This Halloween, if you really want to blow minds and scare money out of your wallet or purse, consider a wine unlike any other. It is made by ZD winery, which has grown for three generations under the deLeuze family. They make great Napa Pinot Noir and Chardonnay, but their organic Cabernet Sauvignon vineyard in Rutherford is top notch.
How about we ease into things:
$75 will buy you ZD’s 2013 Cab: a fresh-faced, bright red cherry driven wine with light vanilla, mint, and coconut (thanks to old school American oak). It feels medium bodied, soft yet brassy, ringing like a small bell with acidity, and mild tannins perfect for grilled chicken with a balsamic glaze, charcuterie. It is very good (4 of 5) with years to go.

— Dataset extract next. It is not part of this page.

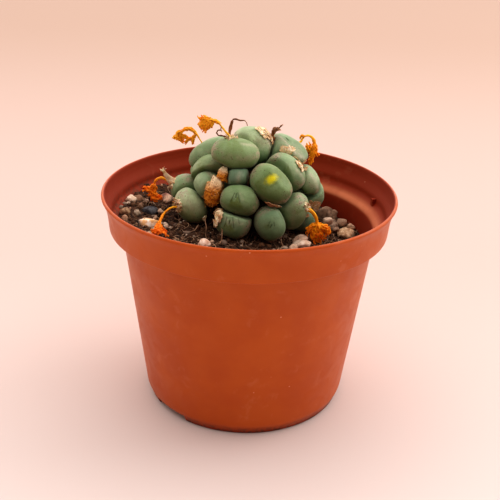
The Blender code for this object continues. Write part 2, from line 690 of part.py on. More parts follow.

If you feel a bit more serious, $210 will buy ZD’s 2013 Reserve Cabernet Sauvignon. It rings with concentrated red cherry liquor, fresh blackberry, vanilla extract, and cocoa powder. The palate feels drier, wooded, grippy, toasty, serious, yet smooth enough. It loves triple creme brie, lean meats, even dark chocolate. It is outstanding (5 of 5) and could peak in five more years.
But enough dancing around the tombstone. If you really want a shocking Cabernet, unleash ZD’s Abacus XVIII Napa Valley Cabernet Sauvignon from its black alligator-skinned, red velvet-lined coffin:
This one bottle holds twenty four vintages of ZD Reserve Cabernet. Yes, in 1992 ZD decided it would be fun to start a solera program, holding barrels of Cab, bottling some 15%, then topping them off with the next vintage. Like Count Dracula, that old Cabernet will live forever on the blood of the young.

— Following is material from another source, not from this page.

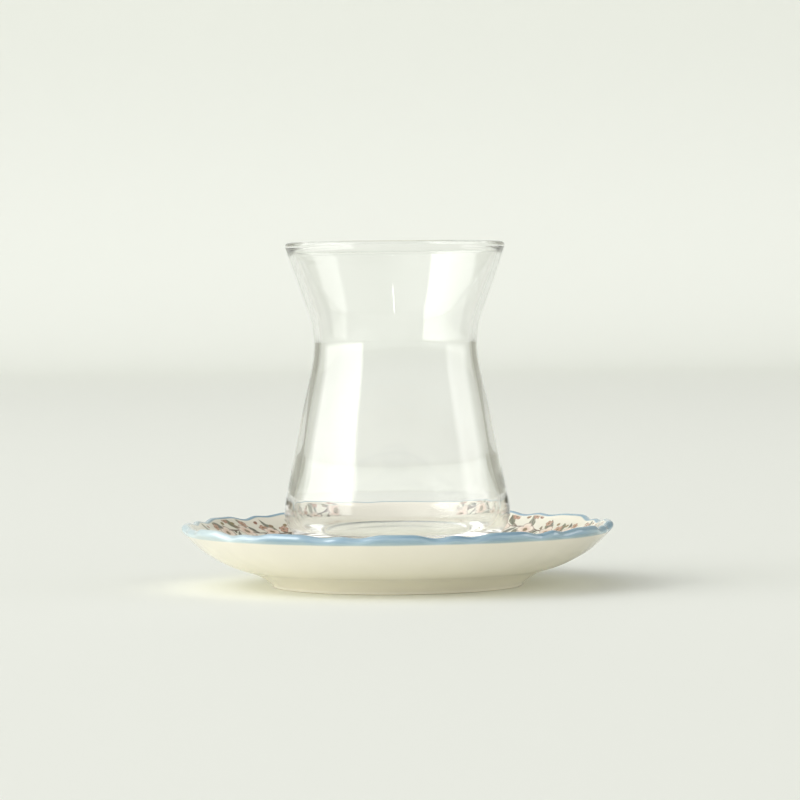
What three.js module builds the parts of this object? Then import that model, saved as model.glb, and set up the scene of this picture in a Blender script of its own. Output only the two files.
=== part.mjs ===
// A slim-waisted tea glass standing on its scalloped saucer, in millimetres, +Z up.
// The origin is the centre of the saucer's foot, on the surface that it stands on, and -Y is the front.
import * as THREE from 'three';

// Saucer
const FOOT_INNER_RADIUS = 31.2;    // flat ring that the saucer stands on
const FOOT_OUTER_RADIUS = 33.0;
const FOOT_EDGE_ROUND = 0.5;
const FOOT_TOP_RADIUS = 36.6;      // where the foot's flaring side starts to turn into the wall
const FOOT_TOP_HEIGHT = 2.9;
const WALL_START_RADIUS = 40.0;    // where that turn ends
const WALL_START_HEIGHT = 4.2;
const FOOT_INNER_EDGE = 0.3;       // how far the ring's inner edge leans in
const UNDERSIDE_HEIGHT = 2.2;      // hollow inside the foot ring
const UNDERSIDE_RADIUS = 29.6;
const WELL_HEIGHT = 6.0;           // flat floor that the glass stands on
const WELL_RADIUS = 31.0;
const LIP_RADIUS = 57.7;           // outermost point of the rolled lip
const CREST_HEIGHT = 17.1;         // top of the lip on a lobe
const LIP_ROUND = 1.2;             // half the lip's thickness
const WALL_SLOPE_AT_LIP = THREE.MathUtils.degToRad(47.5);
const OUTER_WALL_PULL = new THREE.Vector2(49.8, 6.9);  // radius and height that the wall's outer curve bends towards
const INNER_WALL_PULL = new THREE.Vector2(48, 9.6);
const WELL_PULL_RADIUS = 38;       // the inner curve leaves the well level with it

// Scallops of the saucer's rim
const BAYS = 12;                   // each bay has one wide lobe and one small one
const SMALL_LOBE_SHARE = 0.3;      // share of a bay that its small lobe takes
const SMALL_LOBE_RISE = 0.6;       // how far the small lobe comes back, against the wide one
const WIDE_LOBE_EASE = 0.32;       // share of a wide lobe that each of its soft ends takes
const NOTCH_IN = 0.7;              // depth of a notch on the plan
const NOTCH_DOWN = 0.75;           // depth of a notch below the crest
const SCALLOP_START_RADIUS = 47.0; // the scallops fade out down the wall
const SCALLOP_FULL_RADIUS = 55.5;

// Glass, with its heights counted from its own foot
const GLASS_HEIGHT = 85.5;
const GLASS_FOOT_INNER_RADIUS = 20.0;
const GLASS_FOOT_RADIUS = 21.6;
const PUNT_HEIGHT = 1.0;           // shallow hollow under the foot
const PUNT_RADIUS = 18.0;
const BELLY_RADIUS = 30.1;
const BELLY_HEIGHT = 13.5;
const HEEL_ROUND = 7.5;            // from the belly in to the foot
const HEEL_END = THREE.MathUtils.degToRad(-40);
const BODY_TAPER = THREE.MathUtils.degToRad(11.7);
const WAIST_RADIUS = 21.85;
const WAIST_HEIGHT = 58.9;
const WAIST_ROUND_BELOW = 38.6;
const WAIST_ROUND_ABOVE = 25.1;
const BELL_FLARE = THREE.MathUtils.degToRad(19.2);
const BEAD_ROUND = 0.95;           // fire-polished bead round the mouth
const BEAD_RADIUS = 28.35;         // of the circle that the bead follows
const BEAD_START = THREE.MathUtils.degToRad(-35);
const BEAD_END = THREE.MathUtils.degToRad(200);
const BODY_WALL = 2.7;
const BELLY_THINNING = 0.8;        // how much thinner the wall is at the belly
const THINNED_FROM = 16.0;         // heights between which that thinning fades out
const THINNED_TO = 29.0;
const BELL_WALL = 1.6;
const INNER_TOP = 2.4;             // below the mouth, where the bead runs into the inner wall
const INNER_SHOULDER_HEIGHT = 20.0;  // where the inner wall starts to turn upright
const INNER_CORNER_HEIGHT = 14.1;  // where it starts to turn in, over the thick base
const INNER_CORNER_ROUND = 6.1;
const INNER_CORNER_END = THREE.MathUtils.degToRad(-85);

// Fineness of the faceted solids
const SAUCER_SIDES = BAYS * 10;    // three sides to a small lobe and seven to a wide one
const GLASS_SIDES = 56;

const point = (radius, height) => new THREE.Vector2(radius, height);

// Points along an arc of a profile, from one angle to another, both ends included.
function arc(centre, radius, from, to, steps) {
  return Array.from({ length: steps + 1 }, (_, i) => {
    const angle = from + (to - from) * i / steps;
    return point(centre.x + radius * Math.cos(angle), centre.y + radius * Math.sin(angle));
  });
}

// Points along an arc that starts at a given point, where its angle is from.
function arcFrom(start, radius, from, to, steps) {
  const centre = point(start.x - radius * Math.cos(from), start.y - radius * Math.sin(from));
  return arc(centre, radius, from, to, steps);
}

// Points along a straight side, without its two ends, which belong to the arcs beside it.
function between(start, end, steps) {
  return Array.from({ length: steps - 1 }, (_, i) => start.clone().lerp(end, (i + 1) / steps));
}

// Revolves a profile about the Z axis. The profile starts and ends on the axis.
function revolve(profile, sides, phase) {
  return new THREE.LatheGeometry(profile, sides, phase).rotateX(Math.PI / 2);
}

// Height of the scallop at an angle from the front, 0 in a notch and 1 on top of a wide lobe.
// A wide lobe is centred on the front.
function scallop(angle) {
  const bay = 2 * Math.PI / BAYS;
  const share = THREE.MathUtils.euclideanModulo(angle / bay + 0.5, 1);
  const fromSmallCentre = Math.min(share, 1 - share);
  const half = SMALL_LOBE_SHARE / 2;
  if (fromSmallCentre < half) {
    const fromNotch = (half - fromSmallCentre) / SMALL_LOBE_SHARE;
    return SMALL_LOBE_RISE * THREE.MathUtils.smoothstep(fromNotch, 0, 0.5);
  }
  const fromNotch = (fromSmallCentre - half) / (1 - SMALL_LOBE_SHARE);
  return THREE.MathUtils.smoothstep(fromNotch, 0, WIDE_LOBE_EASE);
}

function saucerProfile() {
  const lipCentre = point(LIP_RADIUS - LIP_ROUND, CREST_HEIGHT - LIP_ROUND);
  const lip = arc(lipCentre, LIP_ROUND, WALL_SLOPE_AT_LIP - Math.PI / 2, WALL_SLOPE_AT_LIP + Math.PI / 2, 5);
  const outerWall = new THREE.QuadraticBezierCurve(
    point(WALL_START_RADIUS, WALL_START_HEIGHT), OUTER_WALL_PULL, lip[0]);
  const innerWall = new THREE.CubicBezierCurve(
    lip[lip.length - 1], INNER_WALL_PULL, point(WELL_PULL_RADIUS, WELL_HEIGHT), point(WELL_RADIUS, WELL_HEIGHT));
  return [
    point(0, UNDERSIDE_HEIGHT),
    point(UNDERSIDE_RADIUS, UNDERSIDE_HEIGHT),
    point(FOOT_INNER_RADIUS - FOOT_INNER_EDGE, FOOT_EDGE_ROUND),
    point(FOOT_INNER_RADIUS, 0),
    point(FOOT_OUTER_RADIUS, 0),
    point(FOOT_OUTER_RADIUS + FOOT_EDGE_ROUND, FOOT_EDGE_ROUND),
    point(FOOT_TOP_RADIUS, FOOT_TOP_HEIGHT),
    ...outerWall.getPoints(7).slice(0, -1),
    ...lip,
    ...innerWall.getPoints(7).slice(1),
    point(0, WELL_HEIGHT),
  ];
}

// The rim's notches cut in and down. Both faces of the wall move together, so it keeps its thickness.
function cutScallops(geometry) {
  const position = geometry.getAttribute('position');
  for (let i = 0; i < position.count; i++) {
    const x = position.getX(i);
    const y = position.getY(i);
    const radius = Math.hypot(x, y);
    const reach = THREE.MathUtils.smoothstep(radius, SCALLOP_START_RADIUS, SCALLOP_FULL_RADIUS);
    if (reach === 0) continue;
    const notch = reach * (1 - scallop(Math.atan2(x, -y)));
    const scale = (radius - NOTCH_IN * notch) / radius;
    position.setXYZ(i, x * scale, y * scale, position.getZ(i) - NOTCH_DOWN * notch);
  }
  return geometry;
}

function glassProfile() {
  const heelCentre = point(BELLY_RADIUS - HEEL_ROUND, BELLY_HEIGHT);
  const heel = arc(heelCentre, HEEL_ROUND, HEEL_END, 0, 4);

  // The waist is two arcs that meet where it is slimmest.
  const waistBelow = arc(point(WAIST_RADIUS + WAIST_ROUND_BELOW, WAIST_HEIGHT),
    WAIST_ROUND_BELOW, Math.PI + BODY_TAPER, Math.PI, 3);
  const waistAbove = arc(point(WAIST_RADIUS + WAIST_ROUND_ABOVE, WAIST_HEIGHT),
    WAIST_ROUND_ABOVE, Math.PI, Math.PI - BELL_FLARE, 4);

  // The shoulder's arc runs from the belly into the taper, so its radius follows from both.
  const taperFoot = waistBelow[0].x + (waistBelow[0].y - BELLY_HEIGHT) * Math.tan(BODY_TAPER);
  const shoulderRound = (taperFoot - BELLY_RADIUS) * Math.cos(BODY_TAPER) / (1 - Math.cos(BODY_TAPER));
  const shoulder = arc(point(BELLY_RADIUS - shoulderRound, BELLY_HEIGHT), shoulderRound, 0, BODY_TAPER, 2);

  const bead = arc(point(BEAD_RADIUS, GLASS_HEIGHT - BEAD_ROUND), BEAD_ROUND,
    BEAD_START, BEAD_END, 8);
  const bell = waistAbove[waistAbove.length - 1];
  const outer = [
    ...shoulder,
    ...between(shoulder[shoulder.length - 1], waistBelow[0], 3),
    ...waistBelow,
    ...waistAbove.slice(1),
    ...between(bell, bead[0], 3),
  ];

  // The inner wall follows the outer one, thinning towards the mouth and towards the belly. Low down it
  // turns upright before the outer one does, which thickens the wall, and then turns in over the thick base.
  const wallAt = (height) =>
    THREE.MathUtils.lerp(BODY_WALL, BELL_WALL, THREE.MathUtils.smoothstep(height, BELLY_HEIGHT, WAIST_HEIGHT))
    - BELLY_THINNING * (1 - THREE.MathUtils.smoothstep(height, THINNED_FROM, THINNED_TO));
  const inner = outer
    .filter((p) => p.y > INNER_SHOULDER_HEIGHT && p.y < GLASS_HEIGHT - INNER_TOP)
    .map((p) => point(p.x - wallAt(p.y), p.y))
    .reverse();
  const shoulderStart = point(
    waistBelow[0].x + (waistBelow[0].y - INNER_SHOULDER_HEIGHT) * Math.tan(BODY_TAPER)
      - wallAt(INNER_SHOULDER_HEIGHT),
    INNER_SHOULDER_HEIGHT);
  const above = inner[inner.length - 1];
  const innerTaper = Math.atan2(shoulderStart.x - above.x, above.y - shoulderStart.y);
  const innerRound = (INNER_SHOULDER_HEIGHT - INNER_CORNER_HEIGHT) / Math.sin(innerTaper);
  const innerShoulder = arcFrom(shoulderStart, innerRound, innerTaper, 0, 3);
  const corner = arcFrom(innerShoulder[innerShoulder.length - 1], INNER_CORNER_ROUND,
    0, INNER_CORNER_END, 5);
  return [
    point(0, PUNT_HEIGHT),
    point(PUNT_RADIUS, PUNT_HEIGHT),
    point(GLASS_FOOT_INNER_RADIUS, 0),
    point(GLASS_FOOT_RADIUS, 0),
    ...heel,
    ...outer.slice(1),
    ...bead,
    ...inner,
    ...innerShoulder,
    ...corner.slice(1),
    point(0, corner[corner.length - 1].y),
  ];
}

const saucer = new THREE.Mesh(
  cutScallops(revolve(saucerProfile(), SAUCER_SIDES, Math.PI / SAUCER_SIDES)),
  new THREE.MeshStandardMaterial({ color: 0xe9e4d2, roughness: 0.18, metalness: 0 }),
);
saucer.name = 'saucer';

const teaGlass = new THREE.Mesh(
  revolve(glassProfile(), GLASS_SIDES, 0),
  new THREE.MeshStandardMaterial({
    color: 0xeef1ea, roughness: 0.03, metalness: 0, transparent: true, opacity: 0.35 }),
);
teaGlass.name = 'tea_glass';
teaGlass.position.z = WELL_HEIGHT;

const group = new THREE.Group();
group.add(saucer, teaGlass);

export default group;
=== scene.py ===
import math
import random

import bmesh
import bpy
from bpy.props import FloatProperty, FloatVectorProperty, IntProperty, PointerProperty
from mathutils import Matrix, Vector, noise


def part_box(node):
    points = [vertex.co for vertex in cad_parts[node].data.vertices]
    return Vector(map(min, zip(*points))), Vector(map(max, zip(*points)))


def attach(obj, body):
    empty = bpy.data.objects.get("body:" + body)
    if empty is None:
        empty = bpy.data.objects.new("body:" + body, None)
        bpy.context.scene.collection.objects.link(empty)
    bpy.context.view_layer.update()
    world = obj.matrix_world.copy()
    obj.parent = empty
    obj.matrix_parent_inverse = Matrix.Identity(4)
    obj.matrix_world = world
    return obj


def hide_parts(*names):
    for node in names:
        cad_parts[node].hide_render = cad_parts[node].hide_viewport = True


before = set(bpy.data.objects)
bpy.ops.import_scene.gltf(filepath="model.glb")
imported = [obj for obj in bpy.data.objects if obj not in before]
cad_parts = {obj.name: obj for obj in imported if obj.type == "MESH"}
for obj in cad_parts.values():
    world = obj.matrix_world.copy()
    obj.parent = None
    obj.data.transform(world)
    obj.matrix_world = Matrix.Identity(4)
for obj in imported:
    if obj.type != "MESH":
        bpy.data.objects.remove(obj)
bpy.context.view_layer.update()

bl_info = {
    "name": "Tea glass and saucer",
    "version": (1, 0, 0),
    "blender": (4, 5, 0),
    "location": "3D View > Sidebar > Tea glass",
    "description": "Makes a slim-waisted tea glass on its scalloped saucer, and a plain studio round them",
    "category": "Object",
}

GLASS_LOW, GLASS_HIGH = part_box("tea_glass")
MM = 0.001

# Where the camera stands, in metres and degrees, with its lens and sensor in millimetres
CAMERA_DISTANCE = 0.950
CAMERA_HEIGHT = 0.0743
CAMERA_ASIDE = 0.0010
CAMERA_PITCH = -1.5
CAMERA_ROLL = -0.55
CAMERA_LENS = 160.3
CAMERA_SENSOR = 36.0


# Small helpers for outlines, in metres: an outline is a list of (radius, height)

def arc(centre, radius, start, end, steps):
    """Points on an arc, both ends included, with its angles in degrees."""
    angles = [math.radians(start + (end - start) * i / steps) for i in range(steps + 1)]
    return [(centre[0] + radius * math.cos(a), centre[1] + radius * math.sin(a)) for a in angles]


def straight(start, end, steps):
    """Points between two others, without those two."""
    return [tuple(Vector(start).lerp(Vector(end), i / steps)) for i in range(1, steps)]


def bezier(points, steps):
    """Points on a Bezier curve of any degree, both ends included."""
    made = []
    for i in range(steps + 1):
        level = [Vector(p) for p in points]
        while len(level) > 1:
            level = [a.lerp(b, i / steps) for a, b in zip(level, level[1:])]
        made.append(tuple(level[0]))
    return made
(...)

Today’s XVII’s retains a small portion that original Cabernet grown when Clinton became president, films like Wayne’s World, Aladdin, and Batman Returns graced the cinema, and Euro Disney was built. Good times.
So does Abacus time travel or taste like the undead?
The APPEARANCE looks a clear, medium intense garnet with a seamless bricked edge and doughy legs.
Intense AROMAS swarm the entire glass bowl and carry skyward. Violets, fresh and dried glow, like the fanciest potpourri imaginable. Ripe blueberry and black cherry liquor get layered into mocha, dried black vanilla bean, and soft caramel.
The dry PALATE, pings about with brambly acidity, rich, whole-grained tannins, a nearly full body. But be wary of sediment.
Intense FLAVORS kick about the palate with twangy orange peel, tart red and yet ripe supple black cherry, lightly toasted cedar, and dried tobacco that last endlessly.
Twenty four years form a synced cacophony of murmurs and shouts. Each vintage, some tired, some hot, some bright, some dark, all call for attention. We overuse words like complex or unique with wine. But ZD’s Abacus stands alone. It is outstanding stuff (5 of 5). Honestly, do not worry about pairing anything with it.
One would expect oxidation or sherry-like notes, but ZD has avoided that. Also, this wine does not really evolve open. It also has no reflection in mirrors. Days on, it remains just as fresh yet shadowy: trapped in time.
The real scary part though, a three bottle pack will burn $1,950 of your hard-earned cash (or get a three liter bottle for $5,250). Then again, they only produce twelve barrels and it will age forever. Dracula’s castle might need to rent rooms on AirBNB. But its hard to put a price on imortality.